[Modeling code records]

^^^^^^^^

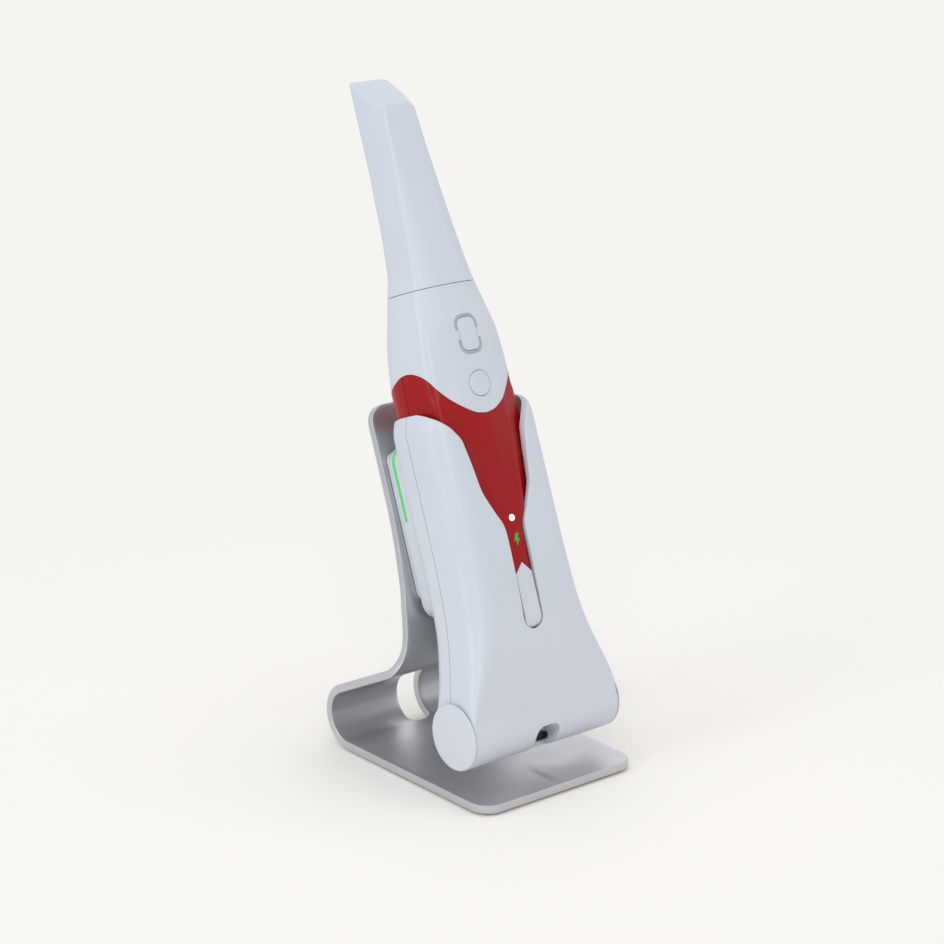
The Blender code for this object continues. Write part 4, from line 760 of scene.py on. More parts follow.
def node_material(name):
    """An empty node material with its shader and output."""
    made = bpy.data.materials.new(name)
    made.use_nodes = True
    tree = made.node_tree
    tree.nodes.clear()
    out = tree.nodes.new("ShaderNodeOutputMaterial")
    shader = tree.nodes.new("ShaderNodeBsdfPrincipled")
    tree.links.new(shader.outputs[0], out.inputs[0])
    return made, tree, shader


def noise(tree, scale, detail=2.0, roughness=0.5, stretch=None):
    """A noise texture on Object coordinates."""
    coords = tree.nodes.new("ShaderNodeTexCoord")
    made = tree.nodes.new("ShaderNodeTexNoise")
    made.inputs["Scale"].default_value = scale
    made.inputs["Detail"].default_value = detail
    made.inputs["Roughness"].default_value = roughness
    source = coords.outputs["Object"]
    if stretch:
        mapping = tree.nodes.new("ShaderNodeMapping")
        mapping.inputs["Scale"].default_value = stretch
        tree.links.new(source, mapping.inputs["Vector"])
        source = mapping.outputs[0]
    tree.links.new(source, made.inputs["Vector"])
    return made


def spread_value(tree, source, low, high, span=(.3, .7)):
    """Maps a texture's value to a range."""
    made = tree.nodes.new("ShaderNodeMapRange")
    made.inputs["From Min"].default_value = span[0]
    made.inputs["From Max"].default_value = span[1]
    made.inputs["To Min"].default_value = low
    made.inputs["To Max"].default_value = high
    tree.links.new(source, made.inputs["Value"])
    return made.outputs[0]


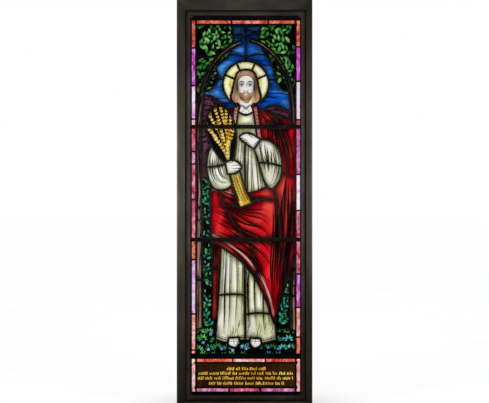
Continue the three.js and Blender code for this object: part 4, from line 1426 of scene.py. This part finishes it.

^^^^^^^^

### [STATED GOAL]
Reproduce word for word the lines of the records above, beginning at the first and ending with the line where "return made, tree, shader" appears, and nothing past it.

### [EXERCISE ANSWER]
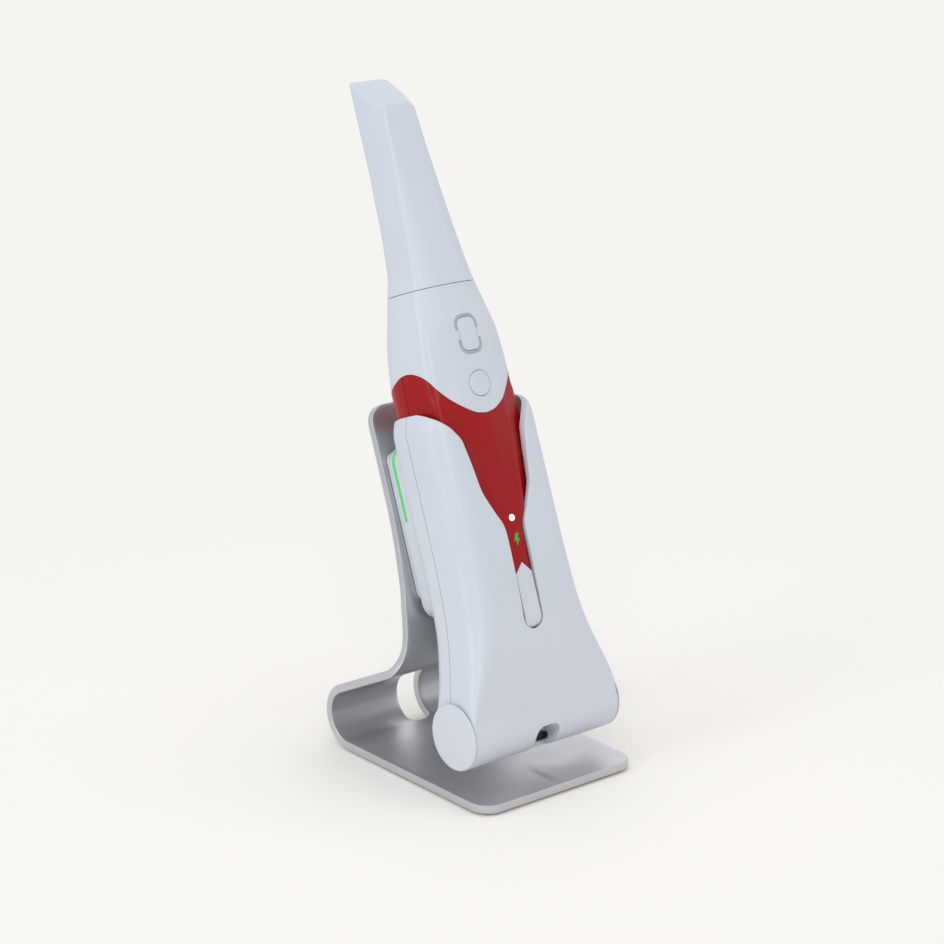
The Blender code for this object continues. Write part 4, from line 760 of scene.py on. More parts follow.
def node_material(name):
    """An empty node material with its shader and output."""
    made = bpy.data.materials.new(name)
    made.use_nodes = True
    tree = made.node_tree
    tree.nodes.clear()
    out = tree.nodes.new("ShaderNodeOutputMaterial")
    shader = tree.nodes.new("ShaderNodeBsdfPrincipled")
    tree.links.new(shader.outputs[0], out.inputs[0])
    return made, tree, shader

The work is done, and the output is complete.